5 февраля 1837 года.
«Начальнику III Отделения Его Императорского Величества канцелярии» генерал-адъютанту А. X. Бенкендорфу:
«Милостивый государь граф Александр Христофорович.
Генерал Дубельт сообщил мне желание вашего сиятельства, чтобы бумаги Пушкина рассматривались бы мною и им в вашем кабинете. Если на нем выражается воля государя императора, повинуюсь беспрекословно. Если это только одно собственное желание вашего сиятельства, то я также готов исполнить его, но позволю себе сделать одно замечание: я имею другие занятия и для меня было бы гораздо удобнее рассматривать бумаги Пушкина у себя, нежели в другом месте.

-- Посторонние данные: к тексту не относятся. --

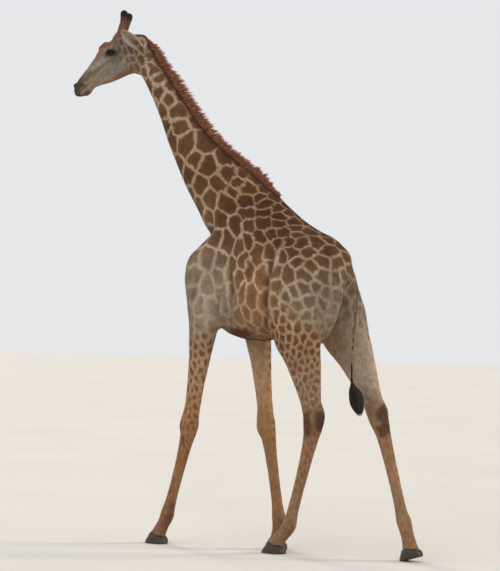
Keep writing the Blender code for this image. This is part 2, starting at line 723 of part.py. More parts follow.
def main():
    clear_scene()
    body = flesh()

    sockets = bmesh.new()
    for side in (-1, 1):
        add_eye(sockets, side, SKIN_GAP)
        add_horn(sockets, side, SKIN_GAP)
        add_ear(sockets, side, SKIN_GAP)
    add_mane(sockets, SKIN_GAP)
    add_tail(sockets, SKIN_GAP)
    for leg in LEGS.values():
        add_under_hoof(sockets, leg)
    body = cut(body, sockets)

    slabs = bmesh.new()
    anchors = {
        "head": head_point(0.25, 0.0, 0.03),
        "neck": Vector((-0.40, 0.0, 3.30)),
        "trunk": Vector((0.55, 0.0, 2.20)),
    }
    add_slab(slabs, (-0.795, 0.0, 3.900), (-0.575, 0.0, 0.82), 0.22)
    add_slab(slabs, (0.07, 0.0, 2.70), (-0.845, 0.0, 0.535), 0.50)
    add_slab(slabs, (0.60, 0.0, LEG_TOP), (0.0, 0.0, 1.0), 1.0)
    for name, leg in LEGS.items():
        joints = leg_joints(leg)
        knee, fetlock, coronet = joints[-3:]
        above = joints[-4]
        top = above.lerp(knee, (above.z - LEG_TOP) / (above.z - knee.z))
        add_slab(slabs, knee.lerp(fetlock, 0.07), (knee - fetlock), 0.13)
        add_slab(slabs, fetlock.lerp(coronet, 0.12), (fetlock - coronet), 0.10)
        anchors[f"{name}_upper_leg"] = top.lerp(knee, 0.5)
        anchors[f"{name}_lower_leg"] = knee.lerp(fetlock, 0.5)
        anchors[f"{name}_foot"] = fetlock.lerp(coronet, 0.5)
    body = cut(body, slabs)
    parted(body, anchors)

    for side, word in ((1, "left"), (-1, "right")):
        single(f"eye_{word}", "eye", add_eye, side)
        single(f"horn_{word}", "horn", add_horn, side)
        single(f"ear_{word}", "coat", add_ear, side)
    single("mane", "mane_hair", add_mane)
    single("tail", "coat", add_tail)
    single("tail_tuft", "tuft_hair", add_tuft)
    for name, leg in LEGS.items():
        for side, word in ((1, "left"), (-1, "right")):
            single(f"{name}_claw_{word}", "hoof", add_claw, leg, side)
    for obj in bpy.data.objects:
        obj.data.transform(Matrix.Translation((-ORIGIN_X, 0.0, 0.0)))


main()
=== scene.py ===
"""The looks of a life-size walking giraffe: marked skin, coat, mane, tail, ears, eyes, horns and hooves.

Metres, +Z up. The animal faces -X, and its left side is towards -Y. Every piece grows from the CAD nodes.
"""

import json
import math

import bmesh
import bpy
import numpy as np
from mathutils import Matrix, Vector, kdtree, noise
from mathutils.bvhtree import BVHTree


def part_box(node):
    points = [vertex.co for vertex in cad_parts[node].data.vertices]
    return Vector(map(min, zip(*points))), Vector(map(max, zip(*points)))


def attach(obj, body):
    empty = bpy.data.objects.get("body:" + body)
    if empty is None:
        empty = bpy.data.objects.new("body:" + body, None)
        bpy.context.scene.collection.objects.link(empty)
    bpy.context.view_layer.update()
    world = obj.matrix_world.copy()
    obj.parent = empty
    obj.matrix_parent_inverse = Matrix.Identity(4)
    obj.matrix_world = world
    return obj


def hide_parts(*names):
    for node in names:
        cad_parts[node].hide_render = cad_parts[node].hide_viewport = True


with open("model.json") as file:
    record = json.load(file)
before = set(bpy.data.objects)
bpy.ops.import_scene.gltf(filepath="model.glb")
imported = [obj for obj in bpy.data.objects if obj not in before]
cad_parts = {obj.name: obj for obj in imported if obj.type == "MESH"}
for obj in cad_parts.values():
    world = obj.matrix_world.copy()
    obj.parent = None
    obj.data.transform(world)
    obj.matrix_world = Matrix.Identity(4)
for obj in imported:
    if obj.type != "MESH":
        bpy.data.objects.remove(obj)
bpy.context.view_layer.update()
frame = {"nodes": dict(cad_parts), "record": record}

LEGS = ("fore_left", "fore_right", "hind_left", "hind_right")
SIDES = ("left", "right")
SLOTS = {row["node"]: row["material_slot"] for row in frame["record"]["subparts"]}
SEED = 7
random = np.random.default_rng(SEED)
noise.seed_set(SEED)


def middle(name):
    """The middle of a node's box."""
    low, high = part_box(name)
    return (Vector(low) + Vector(high)) / 2


# The head's own frame: forward along the muzzle, left, and up through the brow, from the back of the skull
HEAD_TURN = math.radians(22)
HEAD_TILT = math.radians(36)
LEVEL = math.cos(HEAD_TILT)
FORWARD = Vector((-math.cos(HEAD_TURN) * LEVEL, -math.sin(HEAD_TURN) * LEVEL, -math.sin(HEAD_TILT)))
LEFTWARD = Vector((math.sin(HEAD_TURN), -math.cos(HEAD_TURN), 0.0))
BROW_UP = FORWARD.cross(LEFTWARD)
HEAD_AXES = np.array((FORWARD, LEFTWARD, BROW_UP))
EYE_BACK = 0.226
EYE_DROP = 0.073
EYES = {side: np.array(middle(f"eye_{side}")) for side in SIDES}
BETWEEN_EYES = (middle("eye_left") + middle("eye_right")) / 2
HEAD_ORIGIN = np.array(BETWEEN_EYES - FORWARD * EYE_BACK - BROW_UP * EYE_DROP)
EYE_SIDE = (middle("eye_left") - middle("eye_right")).length / 2
EYE_RADIUS = (Vector(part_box("eye_left")[1]) - Vector(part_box("eye_left")[0])).z / 2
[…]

Ваше сиятельство можете быть уверены, что я к этим бумагам однако не прикоснусь… Они будут самим генералом Дубельтом со стола в кабинете Пушкина положены в сундук; этот сундук будет перевезен его же чиновником ко мне, запечатанный его и моею печатью. Эти печати будут сниматься при начале каждого разбора и будут налагаемы снова самим генералом всякий раз, как скоро генералу будет нужно удалиться. Следовательно за верность их сохранения ручаться можно. С таким распоряжением время, нужное мне на другие занятия, сохранится.